→ INSTRUCTIONS FOR THE TASK
Everything from the line containing "Reconstruct the object" to the line containing "right is +Y.", both lines included, must be copied exactly; nothing else should be.

→ GIVEN RECORDS
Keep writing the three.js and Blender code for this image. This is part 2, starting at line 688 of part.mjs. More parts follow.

* * *

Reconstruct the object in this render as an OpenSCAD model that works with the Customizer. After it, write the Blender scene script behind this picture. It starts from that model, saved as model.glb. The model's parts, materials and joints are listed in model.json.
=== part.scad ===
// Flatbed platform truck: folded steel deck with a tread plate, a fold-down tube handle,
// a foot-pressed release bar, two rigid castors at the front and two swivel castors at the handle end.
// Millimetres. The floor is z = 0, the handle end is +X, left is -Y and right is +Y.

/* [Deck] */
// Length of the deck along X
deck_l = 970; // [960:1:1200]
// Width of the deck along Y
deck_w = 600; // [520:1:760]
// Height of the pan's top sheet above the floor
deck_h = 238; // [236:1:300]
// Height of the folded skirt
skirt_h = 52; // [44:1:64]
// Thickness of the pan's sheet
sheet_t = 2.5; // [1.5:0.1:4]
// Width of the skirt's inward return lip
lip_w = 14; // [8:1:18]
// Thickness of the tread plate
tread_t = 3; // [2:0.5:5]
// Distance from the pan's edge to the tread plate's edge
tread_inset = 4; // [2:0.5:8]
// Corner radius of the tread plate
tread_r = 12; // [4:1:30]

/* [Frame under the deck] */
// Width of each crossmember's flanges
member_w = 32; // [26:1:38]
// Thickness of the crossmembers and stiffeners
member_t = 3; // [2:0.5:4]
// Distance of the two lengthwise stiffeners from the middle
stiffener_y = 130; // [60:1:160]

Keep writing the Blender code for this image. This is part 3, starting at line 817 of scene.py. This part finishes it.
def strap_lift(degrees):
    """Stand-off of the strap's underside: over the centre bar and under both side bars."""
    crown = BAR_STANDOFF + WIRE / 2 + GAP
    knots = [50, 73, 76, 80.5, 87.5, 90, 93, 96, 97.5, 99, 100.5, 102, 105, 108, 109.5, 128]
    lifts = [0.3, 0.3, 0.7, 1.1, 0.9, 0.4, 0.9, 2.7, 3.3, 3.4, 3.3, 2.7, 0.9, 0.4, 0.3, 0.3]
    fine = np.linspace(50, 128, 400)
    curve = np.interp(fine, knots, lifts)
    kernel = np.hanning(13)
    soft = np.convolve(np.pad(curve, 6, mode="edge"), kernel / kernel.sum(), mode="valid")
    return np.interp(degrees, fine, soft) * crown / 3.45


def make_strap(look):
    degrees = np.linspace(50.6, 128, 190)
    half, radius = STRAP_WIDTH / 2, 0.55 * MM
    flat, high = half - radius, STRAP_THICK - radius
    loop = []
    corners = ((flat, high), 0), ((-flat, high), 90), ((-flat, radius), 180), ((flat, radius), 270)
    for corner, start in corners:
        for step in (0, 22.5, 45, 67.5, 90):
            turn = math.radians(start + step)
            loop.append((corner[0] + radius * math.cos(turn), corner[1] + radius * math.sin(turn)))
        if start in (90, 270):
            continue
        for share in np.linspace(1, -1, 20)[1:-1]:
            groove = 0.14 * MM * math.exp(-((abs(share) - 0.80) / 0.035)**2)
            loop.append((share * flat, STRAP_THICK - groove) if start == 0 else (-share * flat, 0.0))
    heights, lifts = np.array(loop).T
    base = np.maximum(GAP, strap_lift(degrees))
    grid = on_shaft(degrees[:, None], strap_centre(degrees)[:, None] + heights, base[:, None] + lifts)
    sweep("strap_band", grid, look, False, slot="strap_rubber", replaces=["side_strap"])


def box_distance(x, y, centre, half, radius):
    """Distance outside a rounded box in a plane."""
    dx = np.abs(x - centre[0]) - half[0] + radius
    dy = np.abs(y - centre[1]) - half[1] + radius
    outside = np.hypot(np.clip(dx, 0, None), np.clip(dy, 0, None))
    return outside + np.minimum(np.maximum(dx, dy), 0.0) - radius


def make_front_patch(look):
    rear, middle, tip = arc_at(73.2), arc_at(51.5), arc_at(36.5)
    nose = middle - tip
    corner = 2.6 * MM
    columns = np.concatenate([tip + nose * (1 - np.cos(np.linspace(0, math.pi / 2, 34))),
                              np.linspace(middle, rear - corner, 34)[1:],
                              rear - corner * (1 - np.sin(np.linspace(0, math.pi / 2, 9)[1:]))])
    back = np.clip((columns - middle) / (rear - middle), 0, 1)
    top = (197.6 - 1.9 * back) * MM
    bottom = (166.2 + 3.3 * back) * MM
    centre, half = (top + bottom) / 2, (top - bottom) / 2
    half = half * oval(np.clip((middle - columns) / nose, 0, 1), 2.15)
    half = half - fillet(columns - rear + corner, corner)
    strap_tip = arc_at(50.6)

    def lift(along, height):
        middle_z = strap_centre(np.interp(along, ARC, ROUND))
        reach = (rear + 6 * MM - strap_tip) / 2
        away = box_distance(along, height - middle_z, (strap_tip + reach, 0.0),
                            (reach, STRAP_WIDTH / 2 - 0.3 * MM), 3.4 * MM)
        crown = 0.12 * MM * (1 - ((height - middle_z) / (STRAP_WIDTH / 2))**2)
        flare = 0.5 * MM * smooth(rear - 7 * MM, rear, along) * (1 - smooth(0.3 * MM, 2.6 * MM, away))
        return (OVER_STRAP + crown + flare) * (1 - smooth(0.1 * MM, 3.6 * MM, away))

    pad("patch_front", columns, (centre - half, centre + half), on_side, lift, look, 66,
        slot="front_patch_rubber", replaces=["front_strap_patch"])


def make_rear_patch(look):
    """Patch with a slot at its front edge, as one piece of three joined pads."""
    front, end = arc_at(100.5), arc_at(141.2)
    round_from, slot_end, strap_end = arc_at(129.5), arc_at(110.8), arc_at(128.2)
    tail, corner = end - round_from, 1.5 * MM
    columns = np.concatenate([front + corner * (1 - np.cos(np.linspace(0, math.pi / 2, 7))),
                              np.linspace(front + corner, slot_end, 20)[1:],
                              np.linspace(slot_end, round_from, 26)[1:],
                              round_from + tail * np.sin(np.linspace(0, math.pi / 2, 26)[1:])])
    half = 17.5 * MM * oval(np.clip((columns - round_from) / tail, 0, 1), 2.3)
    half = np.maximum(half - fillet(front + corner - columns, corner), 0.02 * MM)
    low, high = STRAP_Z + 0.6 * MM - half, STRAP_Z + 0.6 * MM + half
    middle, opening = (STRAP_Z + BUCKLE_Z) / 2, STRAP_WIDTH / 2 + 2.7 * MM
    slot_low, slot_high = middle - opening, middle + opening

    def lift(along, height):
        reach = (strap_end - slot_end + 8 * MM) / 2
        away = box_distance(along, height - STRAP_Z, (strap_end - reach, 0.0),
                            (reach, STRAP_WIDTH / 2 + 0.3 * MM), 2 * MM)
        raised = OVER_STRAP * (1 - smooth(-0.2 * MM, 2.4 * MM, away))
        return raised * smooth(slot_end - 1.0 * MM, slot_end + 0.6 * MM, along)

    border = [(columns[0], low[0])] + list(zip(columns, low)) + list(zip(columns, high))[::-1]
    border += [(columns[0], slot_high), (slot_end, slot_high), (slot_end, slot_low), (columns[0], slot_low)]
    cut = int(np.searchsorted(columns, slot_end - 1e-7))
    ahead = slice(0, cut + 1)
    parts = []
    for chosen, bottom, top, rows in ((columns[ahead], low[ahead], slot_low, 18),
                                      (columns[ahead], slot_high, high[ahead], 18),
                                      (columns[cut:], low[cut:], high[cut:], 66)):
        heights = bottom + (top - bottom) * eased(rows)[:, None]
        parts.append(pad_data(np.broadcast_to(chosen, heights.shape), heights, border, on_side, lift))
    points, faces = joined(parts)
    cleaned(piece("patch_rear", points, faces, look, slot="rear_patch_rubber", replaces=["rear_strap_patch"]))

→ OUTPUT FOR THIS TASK
Reconstruct the object in this render as an OpenSCAD model that works with the Customizer. After it, write the Blender scene script behind this picture. It starts from that model, saved as model.glb. The model's parts, materials and joints are listed in model.json.
=== part.scad ===
// Flatbed platform truck: folded steel deck with a tread plate, a fold-down tube handle,
// a foot-pressed release bar, two rigid castors at the front and two swivel castors at the handle end.
// Millimetres. The floor is z = 0, the handle end is +X, left is -Y and right is +Y.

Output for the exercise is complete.